• _TASK TO COMPLETE_: Give back, exactly as written, the lines from the beginning of the listing through the one that contains "piece.data.transform(Matrix.Translation(hinge))".

☆ ☆ ☆ ☆ ☆ ☆ ☆

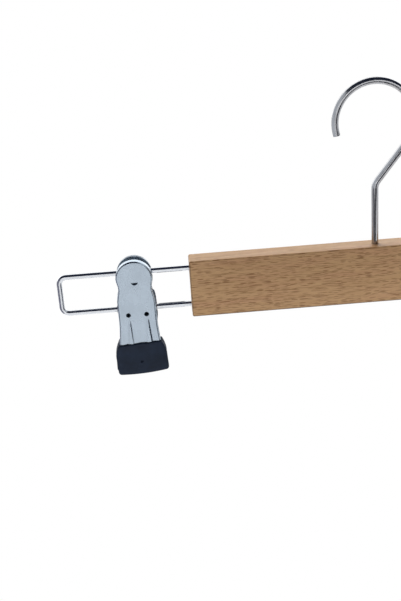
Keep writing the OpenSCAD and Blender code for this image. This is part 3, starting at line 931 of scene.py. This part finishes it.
def spring_half(w, s):
    """Centre line of half a spring, from the coil's middle to the foot behind the front leaf's lance."""
    clear, bend, foot_end, steps = 0.1, 1.5, 1.6, 24
    half_long = w.pitch * w.turns / 2
    total = round(steps * w.turns / 2)
    coil = []
    for i in range(total + 1):
        a = math.tau * (w.turns / 2 - i / steps)
        coil.append(Vector((-half_long * i / total, -w.coil * math.cos(a), -w.coil * math.sin(a))))
    seat = -s.face + s.sheet + clear + w.spring_wire / 2
    foot_z = s.moon_height + clear + w.spring_wire / 2
    corner = [(bend * (1 - math.cos(a)), foot_z - bend * (1 - math.sin(a))) for a in quarter(6)]
    flat = [(-half_long, foot_z - bend - 0.02)] + [(x - half_long, z) for x, z in corner]
    flat += [(mix(-half_long + bend, foot_end, i / 4), foot_z) for i in range(1, 5)]
    tilt = Matrix.Rotation(s.tilt, 3, "X")
    arm = [tilt @ Vector((x, seat, z)) for x, z in flat]
    rise = [coil[-1].lerp(arm[0], i / 10) for i in range(1, 10)]
    return coil + rise + arm


class HANGER_OT_springs(bpy.types.Operator):
    """Makes the two torsion springs, each in two halves, one for each leaf"""

    bl_idname = "hanger.springs"
    bl_label = "Springs"

    def execute(self, context):
        w, s = context.scene.hanger_wires, context.scene.hanger_leaves
        steel = material_once("spring_steel", spring_steel)
        half = spring_half(w, s)
        for side in SIDES:
            hinge = JOINT_PLACE[side + "_front_hinge"]
            for leaf, turn in (("front", 1), ("back", -1)):
                path = [(turn * p.x, turn * p.y, p.z) for p in half]
                name = f"{side}_{leaf}_spring_half"
                piece = link(name, wire(name, path, w.spring_wire, steel, sides=16), steel)
                piece.data.transform(Matrix.Translation(hinge))
                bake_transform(piece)
                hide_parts(side + "_spring")
        return {"FINISHED"}


class HANGER_OT_tubes(bpy.types.Operator):
    """Makes the two pivot tubes with their rolled lips"""

    bl_idname = "hanger.tubes"
    bl_label = "Pivot tubes"

    def execute(self, context):
        zinc = material_once("zinc_plated_wire", zinc_wire)
        bore, barrel, lip_long, lip_drop, lip_curl = 1.58, 1.93, 0.36, 0.15, 0.25
        flare_long, flare_rise = 0.2, 0.3
        for side in SIDES:
            low, high = box_mm(side + "_pivot_tube")
            lip, end = (high.z - low.z) / 2, (high.x - low.x) / 2
            middle = (low + high) / 2
            neck = end - lip_long
            right = [(neck, barrel), (neck, lip - lip_drop)]
            right += [(neck + lip_long * math.sin(a), lip - lip_curl * (1 - math.cos(a))) for a in quarter(5)]
            right += [(end, bore + flare_rise), (end - flare_long, bore)]
            left = [(-x, r) for x, r in reversed(right)]
            mesh = finish_mesh(turned(right + left, middle, Vector((1, 0, 0))))
            piece = link(side + "_rolled_tube", mesh, zinc)
            place(piece, side + "_clip", "zinc_tube", side + "_pivot_tube")
        return {"FINISHED"}


def studio_light(name, place_at, aim, size, power):
    """A soft box that shines on a point and isn't mirrored. Sizes in metres, power in watts."""
    lamp = bpy.data.lights.new(name, "AREA")
    lamp.shape = "RECTANGLE"
    lamp.size, lamp.size_y = size
    lamp.energy = power
    holder = bpy.data.objects.new(name, lamp)
    holder.location = place_at
    holder.rotation_euler = (Vector(aim) - Vector(place_at)).to_track_quat("-Z", "Y").to_euler()
    holder.visible_glossy = False
    bpy.context.scene.collection.objects.link(holder)


def studio_sky():
    """A pale wall behind, and the dark of the room above and beside it, which metal mirrors as lines."""
    world = bpy.data.worlds.new("studio")
    world.use_nodes = True
    tree = world.node_tree
    tree.nodes.clear()
    direction = add_node(tree, "ShaderNodeTexCoord").outputs["Generated"]
    way = add_node(tree, "ShaderNodeSeparateXYZ", {0: direction}).outputs

    def both(first, second):
        return combine(tree, "MULTIPLY", first, second)

    turn = combine(tree, "ARCTAN2", way[2], both(way[1], -1.0))
    aside = combine(tree, "ABSOLUTE", way[0], 0.0)
    begins, ends, soft = (math.radians(a) for a in (8, 127, 5))
    overhead = both(
        between(tree, turn, begins - soft, begins + soft), between(tree, turn, ends + soft, ends - soft)
    )
    beside = both(between(tree, aside, 0.45, 0.65), between(tree, way[1], 0.45, 0.25))
    low = both(between(tree, way[2], 0.32, 0.24), between(tree, aside, 0.34, 0.2))
    horizon = both(low, between(tree, way[1], 0.2, 0.4))
    dark = combine(tree, "MAXIMUM", overhead, beside)
    dark = combine(tree, "MAXIMUM", dark, both(horizon, 0.85))
    tone = tint(tree, dark, (2.0, 2.0, 2.0), (0.02, 0.025, 0.045))
    glow = add_node(tree, "ShaderNodeBackground", {"Color": tone, "Strength": 1.0})
    add_node(tree, "ShaderNodeOutputWorld", {"Surface": glow.outputs[0]})
    bpy.context.scene.world = world


def glowing(name, tone):
    """A material that only gives off light."""
    material, tree = blank_material(name)
    glow = add_node(tree, "ShaderNodeEmission", {"Color": opaque(tone), "Strength": 1.0})
    add_node(tree, "ShaderNodeOutputMaterial", {"Surface": glow.outputs[0]})
    return material


def stand(name, mesh, material, *unseen_by):
    """Puts a piece of the studio in the scene, unseen by the kinds of ray named."""
    piece = link(name, mesh, material)
    for ray in unseen_by:
        setattr(piece, "visible_" + ray, False)


def studio_floor(f):
    """A pale floor that lights the hanger from below and doesn't show in the picture."""
    height, reach = -600.0, 30000.0
    corners = [(x * reach, y * reach, height) for x, y in ((-1, -1), (1, -1), (1, 1), (-1, 1))]
    material, tree = blank_material("studio_floor")
    inputs = {"Base Color": opaque(f.floor), "Roughness": 0.9, "Specular IOR Level": 0.0}
    surface(tree, {**inputs, "Emission Color": opaque((1.0, 1.0, 1.0)), "Emission Strength": 0.55})
    stand("studio_floor", mesh_from("studio_floor", corners, [(0, 1, 2, 3)]), material, "camera")


def studio_backdrop():
    """A white room that only the camera sees."""
    far = 9000.0
    room, white = block((-far, -far, -far), (far, far, far)), glowing("studio_wall", (1.0, 1.0, 1.0))
    stand("studio_backdrop", room, white, "diffuse", "glossy", "transmission", "shadow")


def studio_cards():
    """Cards that show only in reflections, as photographers set beside metal. Places in millimetres."""
    for name, x, y, z, tone in (
        ("left_flag", (-320, -320), (-200, 60), (-329, -192), (0.4, 0.4, 0.45)),
        ("loop_flag", (-196, -196), (-56, 4), (-150, -80), (0.2, 0.2, 0.26)),
        ("stem_flag", (-100, 30), (-80, -80), (-140, -80), (0.05, 0.05, 0.055)),
        ("lean_flag", (0, 130), (-80, -80), (-92, -30), (0.02, 0.02, 0.03)),
        ("lean_card", (-70, -70), (-125, 40), (-65, 60), (0.75, 0.78, 0.82)),
        ("stem_card", (-40, -40), (-60, 0), (-105, -60), (0.3, 0.3, 0.33)),
        ("clip_flag", (-100, -100), (-60, -12), (-168, -122), (0.03, 0.04, 0.06)),
        ("ear_flag", (-121, -106), (14, 14), (-136, -94), (0.03, 0.04, 0.06)),
    ):
        corners = [(x[0], y[0], z[0]), (x[1], y[1], z[0]), (x[1], y[1], z[1]), (x[0], y[0], z[1])]
        card = mesh_from(name, corners, [(0, 1, 2, 3)])
        stand(name, card, glowing(name, tone), "camera", "diffuse", "shadow")


def photo_camera(scene):
    """The camera at the photograph's viewing angle, with its lens from a focal length in pixels."""
    place_at = Vector((-0.1107, -0.4925, 0.0754))
    azimuth, elevation, roll = (math.radians(a) for a in (-1.53, 20.75, -4.06))
    focal_px, picture_high_px = 950.0, 601.0
    level = math.cos(elevation)
    ahead = Vector((-math.sin(azimuth) * level, math.cos(azimuth) * level, -math.sin(elevation)))
    right = Vector((math.cos(azimuth), math.sin(azimuth), 0))
    up = right.cross(ahead)
    turned_right = math.cos(roll) * right + math.sin(roll) * up
    turned_up = math.cos(roll) * up - math.sin(roll) * right
    lens = bpy.data.cameras.new("camera")
    lens.sensor_fit = "VERTICAL"
    lens.sensor_height = 24.0
    lens.lens = focal_px * lens.sensor_height / picture_high_px
    lens.clip_end = 200.0
    camera = bpy.data.objects.new("camera", lens)
    turn = Matrix((turned_right, turned_up, -ahead)).transposed().to_4x4()
    camera.matrix_world = Matrix.Translation(place_at) @ turn
    scene.collection.objects.link(camera)
    scene.camera = camera


class HANGER_OT_stage(bpy.types.Operator):
    """Sets up the studio, its soft light and the camera at the photograph's viewing angle"""

    bl_idname = "hanger.stage"
    bl_label = "Stage"

    def execute(self, context):
        scene = context.scene
        scene.view_settings.view_transform = "Standard"
        studio_floor(scene.hanger_finishes)
        studio_backdrop()
        studio_sky()
        aim = (-0.05, 0.0, -0.1)
        studio_light("back_soft_box", (-0.15, 0.35, 0.5), aim, size=(0.6, 0.3), power=2.9)
        studio_light("front_fill", (-0.2, -0.9, 0.6), aim, size=(0.8, 0.8), power=1.6)
        studio_cards()
        photo_camera(scene)
        return {"FINISHED"}


class HANGER_PT_panel(bpy.types.Panel):
    """Buttons that make the hanger's pieces and its stage"""

    bl_idname = "HANGER_PT_panel"
    bl_label = "Trouser Hanger"
    bl_space_type = "VIEW_3D"
    bl_region_type = "UI"
    bl_category = "Hanger"

    def draw(self, context):
        for operator in OPERATORS:
            self.layout.operator(operator.bl_idname)


GROUPS = {
    "hanger_wires": HangerWireSizes,
    "hanger_bar": HangerBarSizes,
    "hanger_leaves": HangerLeafSizes,
    "hanger_boots": HangerBootSizes,
    "hanger_finishes": HangerFinishes,
}
OPERATORS = (
    HANGER_OT_bar,
    HANGER_OT_hook,
    HANGER_OT_loops,
    HANGER_OT_leaves,
    HANGER_OT_boots,
    HANGER_OT_springs,
    HANGER_OT_tubes,
    HANGER_OT_stage,
)


def register():
    for item in (*GROUPS.values(), *OPERATORS, HANGER_PT_panel):
        bpy.utils.register_class(item)
    for name, group in GROUPS.items():
        setattr(bpy.types.Scene, name, bpy.props.PointerProperty(type=group))


def unregister():
    for name in GROUPS:
        delattr(bpy.types.Scene, name)
    for item in (HANGER_PT_panel, *reversed(OPERATORS), *GROUPS.values()):
        bpy.utils.unregister_class(item)


def main():
    register()
    for operator in OPERATORS:
        group, name = operator.bl_idname.split(".")
        getattr(getattr(bpy.ops, group), name)()


if __name__ == "__main__":
    main()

☆ ☆ ☆ ☆ ☆ ☆ ☆

• _ANSWER TO THE PROBLEM_:
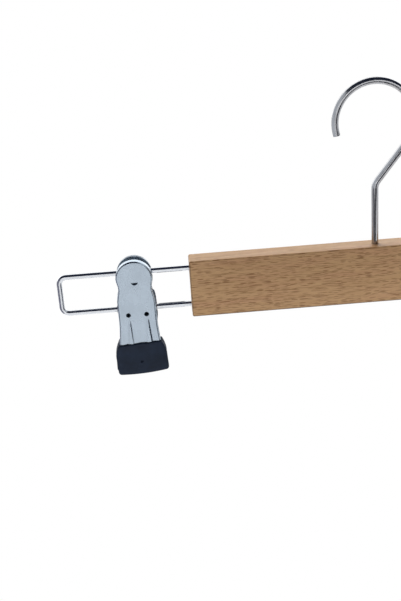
Keep writing the OpenSCAD and Blender code for this image. This is part 3, starting at line 931 of scene.py. This part finishes it.
def spring_half(w, s):
    """Centre line of half a spring, from the coil's middle to the foot behind the front leaf's lance."""
    clear, bend, foot_end, steps = 0.1, 1.5, 1.6, 24
    half_long = w.pitch * w.turns / 2
    total = round(steps * w.turns / 2)
    coil = []
    for i in range(total + 1):
        a = math.tau * (w.turns / 2 - i / steps)
        coil.append(Vector((-half_long * i / total, -w.coil * math.cos(a), -w.coil * math.sin(a))))
    seat = -s.face + s.sheet + clear + w.spring_wire / 2
    foot_z = s.moon_height + clear + w.spring_wire / 2
    corner = [(bend * (1 - math.cos(a)), foot_z - bend * (1 - math.sin(a))) for a in quarter(6)]
    flat = [(-half_long, foot_z - bend - 0.02)] + [(x - half_long, z) for x, z in corner]
    flat += [(mix(-half_long + bend, foot_end, i / 4), foot_z) for i in range(1, 5)]
    tilt = Matrix.Rotation(s.tilt, 3, "X")
    arm = [tilt @ Vector((x, seat, z)) for x, z in flat]
    rise = [coil[-1].lerp(arm[0], i / 10) for i in range(1, 10)]
    return coil + rise + arm


class HANGER_OT_springs(bpy.types.Operator):
    """Makes the two torsion springs, each in two halves, one for each leaf"""

    bl_idname = "hanger.springs"
    bl_label = "Springs"

    def execute(self, context):
        w, s = context.scene.hanger_wires, context.scene.hanger_leaves
        steel = material_once("spring_steel", spring_steel)
        half = spring_half(w, s)
        for side in SIDES:
            hinge = JOINT_PLACE[side + "_front_hinge"]
            for leaf, turn in (("front", 1), ("back", -1)):
                path = [(turn * p.x, turn * p.y, p.z) for p in half]
                name = f"{side}_{leaf}_spring_half"
                piece = link(name, wire(name, path, w.spring_wire, steel, sides=16), steel)
                piece.data.transform(Matrix.Translation(hinge))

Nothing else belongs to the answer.